Reinaldo Santos Neves nos presenteia com um breve porém marcante estudo sobre um leitor. Um ávido, como ele mesmo diz, e seletivo leitor, que ele próprio desconhece e a quem presta justíssimo tributo. Os livros raros da biblioteca de Jaime Rodrigues merecem, de fato, a atenção e a acuidade do olhar desse escritor que identifica nesse outro exigente e refinado leitor o cultivo do espírito que justifica o viver.

Mas o que dizer da “Mensagem de Renato Pacheco no Além para o Sabalogos do Aquém”, trazida pela lúdica e irreverente participação de Fernando Achiamé nessa empreitada? Não se sabe bem se da imaginação de Fernando surge a escrita reveladora da alma de Renato ou se se lê Fernando num texto de Renato. Não se sabe ao certo quem é quem: se na escrita de um se revela a alma de outro, em comunhão anímica e literária, modelada pela inconfundível amizade. Plena de saudade. Como lembra Fernando, para Santo Agostinho “no céu o tempo não existe” (p.138). Gentleman, Fernando (ou seria Renato?) coloca em cena, um a um, todos aqueles que, por sua atividade intelectual e literária, integram a chamada literatura do Espírito Santo. Ele não se esquece de ninguém: poetas e escritores estão todos lá convidados para o encontro.

É sobre o destino dessa literatura que indaga Getúlio Pereira Neves. Com sugestivas analogias e criatividade, o jurista e pesquisador empresta talento ao jovem contista e escritor para brincar com os mistérios dessa literatura refém de suas fronteiras. E talento é o que não falta até mesmo a quem acaba de chegar: Herbert Farias também faz literatura de primeira. Com sua metáfora da imperfeição humana, ele surpreende o leitor, confiando-lhe essa importante verdade: o livro sabe de tudo, conta tudo.

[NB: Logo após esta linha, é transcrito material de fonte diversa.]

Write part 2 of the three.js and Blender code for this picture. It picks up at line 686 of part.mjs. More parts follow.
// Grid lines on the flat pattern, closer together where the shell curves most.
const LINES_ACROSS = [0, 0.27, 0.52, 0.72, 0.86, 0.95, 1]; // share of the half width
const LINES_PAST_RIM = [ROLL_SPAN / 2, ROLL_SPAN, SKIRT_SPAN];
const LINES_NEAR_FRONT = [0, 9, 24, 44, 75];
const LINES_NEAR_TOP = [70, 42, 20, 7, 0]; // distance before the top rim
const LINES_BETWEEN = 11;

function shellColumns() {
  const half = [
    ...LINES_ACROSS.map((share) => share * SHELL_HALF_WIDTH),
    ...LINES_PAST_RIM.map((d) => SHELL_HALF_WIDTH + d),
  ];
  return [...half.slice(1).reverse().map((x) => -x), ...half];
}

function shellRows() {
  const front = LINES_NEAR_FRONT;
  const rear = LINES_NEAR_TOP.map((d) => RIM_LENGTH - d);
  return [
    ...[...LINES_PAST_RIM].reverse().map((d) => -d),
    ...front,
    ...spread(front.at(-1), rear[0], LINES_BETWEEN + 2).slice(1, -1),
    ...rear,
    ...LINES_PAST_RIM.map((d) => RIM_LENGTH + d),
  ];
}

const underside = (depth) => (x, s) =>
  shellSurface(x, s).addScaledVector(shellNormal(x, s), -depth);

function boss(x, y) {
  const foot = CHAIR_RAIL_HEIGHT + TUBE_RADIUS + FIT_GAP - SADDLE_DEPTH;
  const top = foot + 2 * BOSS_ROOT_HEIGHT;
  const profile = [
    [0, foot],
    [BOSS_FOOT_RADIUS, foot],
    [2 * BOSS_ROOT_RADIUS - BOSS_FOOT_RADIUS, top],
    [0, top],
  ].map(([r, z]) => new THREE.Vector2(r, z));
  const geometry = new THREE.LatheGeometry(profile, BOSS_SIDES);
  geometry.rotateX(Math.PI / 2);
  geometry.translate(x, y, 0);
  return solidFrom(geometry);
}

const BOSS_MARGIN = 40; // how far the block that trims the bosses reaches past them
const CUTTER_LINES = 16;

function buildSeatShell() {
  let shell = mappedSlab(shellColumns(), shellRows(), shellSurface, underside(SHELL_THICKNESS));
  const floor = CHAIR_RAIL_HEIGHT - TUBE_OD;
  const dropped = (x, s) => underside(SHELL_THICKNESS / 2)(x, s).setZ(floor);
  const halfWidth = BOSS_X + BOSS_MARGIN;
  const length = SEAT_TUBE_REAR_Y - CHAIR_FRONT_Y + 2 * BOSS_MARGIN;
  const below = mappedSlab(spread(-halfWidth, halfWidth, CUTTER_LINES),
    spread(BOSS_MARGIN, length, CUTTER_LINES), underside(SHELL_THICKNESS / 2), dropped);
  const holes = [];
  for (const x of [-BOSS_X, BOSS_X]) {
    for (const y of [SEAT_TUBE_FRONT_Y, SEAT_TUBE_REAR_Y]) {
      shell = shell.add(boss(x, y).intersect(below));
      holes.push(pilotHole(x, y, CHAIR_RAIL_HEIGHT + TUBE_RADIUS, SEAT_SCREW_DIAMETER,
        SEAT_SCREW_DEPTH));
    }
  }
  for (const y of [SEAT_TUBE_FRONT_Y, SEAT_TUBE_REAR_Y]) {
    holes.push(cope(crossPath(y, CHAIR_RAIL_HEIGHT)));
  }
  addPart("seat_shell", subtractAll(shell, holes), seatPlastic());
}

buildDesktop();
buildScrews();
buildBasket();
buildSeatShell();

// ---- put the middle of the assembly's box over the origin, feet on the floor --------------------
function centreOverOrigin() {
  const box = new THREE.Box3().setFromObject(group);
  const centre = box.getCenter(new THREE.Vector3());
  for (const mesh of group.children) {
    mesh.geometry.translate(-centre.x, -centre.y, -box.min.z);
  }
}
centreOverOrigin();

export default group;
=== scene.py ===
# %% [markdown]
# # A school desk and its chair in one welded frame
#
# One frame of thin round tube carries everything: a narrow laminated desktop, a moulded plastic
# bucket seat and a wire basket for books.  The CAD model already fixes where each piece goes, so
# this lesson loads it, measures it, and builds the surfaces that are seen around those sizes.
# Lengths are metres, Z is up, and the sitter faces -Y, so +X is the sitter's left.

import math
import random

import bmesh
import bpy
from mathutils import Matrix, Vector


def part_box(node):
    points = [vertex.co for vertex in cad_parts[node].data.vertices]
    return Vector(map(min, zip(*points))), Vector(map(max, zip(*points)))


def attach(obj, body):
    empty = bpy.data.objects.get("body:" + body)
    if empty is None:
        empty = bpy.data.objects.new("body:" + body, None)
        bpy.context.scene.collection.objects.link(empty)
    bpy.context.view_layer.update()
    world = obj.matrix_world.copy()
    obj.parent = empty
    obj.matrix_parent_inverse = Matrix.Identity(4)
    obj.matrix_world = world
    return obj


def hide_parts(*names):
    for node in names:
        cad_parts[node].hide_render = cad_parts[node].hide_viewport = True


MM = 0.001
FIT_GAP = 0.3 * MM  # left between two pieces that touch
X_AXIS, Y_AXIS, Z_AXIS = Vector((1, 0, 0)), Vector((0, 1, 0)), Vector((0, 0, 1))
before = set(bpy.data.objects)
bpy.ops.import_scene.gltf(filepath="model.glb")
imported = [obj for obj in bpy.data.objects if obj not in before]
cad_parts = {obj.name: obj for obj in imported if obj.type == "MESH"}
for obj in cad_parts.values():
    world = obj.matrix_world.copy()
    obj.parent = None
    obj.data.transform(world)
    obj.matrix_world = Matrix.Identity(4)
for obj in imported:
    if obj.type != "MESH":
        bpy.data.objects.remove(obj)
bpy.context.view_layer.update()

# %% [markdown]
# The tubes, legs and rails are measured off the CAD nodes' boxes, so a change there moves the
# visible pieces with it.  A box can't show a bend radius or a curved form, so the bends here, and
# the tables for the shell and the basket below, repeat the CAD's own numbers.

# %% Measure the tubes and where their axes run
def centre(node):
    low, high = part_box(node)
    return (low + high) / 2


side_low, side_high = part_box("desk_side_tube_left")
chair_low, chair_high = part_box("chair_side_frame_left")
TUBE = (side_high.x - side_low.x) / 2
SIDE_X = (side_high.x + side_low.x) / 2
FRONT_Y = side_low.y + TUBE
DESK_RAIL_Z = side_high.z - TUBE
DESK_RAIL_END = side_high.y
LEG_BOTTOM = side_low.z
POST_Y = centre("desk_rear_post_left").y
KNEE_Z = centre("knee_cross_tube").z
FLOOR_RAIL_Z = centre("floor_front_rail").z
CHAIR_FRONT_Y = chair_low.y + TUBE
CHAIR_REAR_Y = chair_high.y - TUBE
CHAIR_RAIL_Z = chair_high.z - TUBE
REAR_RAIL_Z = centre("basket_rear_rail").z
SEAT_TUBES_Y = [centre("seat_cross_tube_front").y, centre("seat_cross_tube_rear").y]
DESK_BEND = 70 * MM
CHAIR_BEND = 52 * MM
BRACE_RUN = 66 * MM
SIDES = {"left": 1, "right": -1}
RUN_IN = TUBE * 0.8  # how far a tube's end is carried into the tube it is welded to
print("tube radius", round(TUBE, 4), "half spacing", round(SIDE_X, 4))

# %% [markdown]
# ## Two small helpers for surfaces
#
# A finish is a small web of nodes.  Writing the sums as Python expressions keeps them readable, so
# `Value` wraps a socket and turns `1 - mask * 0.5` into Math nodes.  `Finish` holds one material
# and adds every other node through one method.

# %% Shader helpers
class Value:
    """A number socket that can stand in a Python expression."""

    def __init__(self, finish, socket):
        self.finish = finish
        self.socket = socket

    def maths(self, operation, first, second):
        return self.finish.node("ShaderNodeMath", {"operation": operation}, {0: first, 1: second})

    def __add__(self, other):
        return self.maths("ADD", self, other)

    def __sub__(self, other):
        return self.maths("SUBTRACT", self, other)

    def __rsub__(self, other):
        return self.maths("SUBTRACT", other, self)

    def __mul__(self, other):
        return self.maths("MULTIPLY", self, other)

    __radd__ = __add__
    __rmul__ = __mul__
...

A entrevista de Linda Kogure a Sílvio Dante Folli, um dos donos da Livraria Logos – seu sócio é Francisco Olsen -, encerra o livro, com toque de articulista convidada, com o carinhoso depoimento desse incentivador notável que, com gentileza, “abre as portas para o escritor”, como ele mesmo diz. Porque sabe que a fértil criação literária desses escritores que aqui nasceram ou aqui decidiram viver se engrandece justamente por sua diversa caligrafia.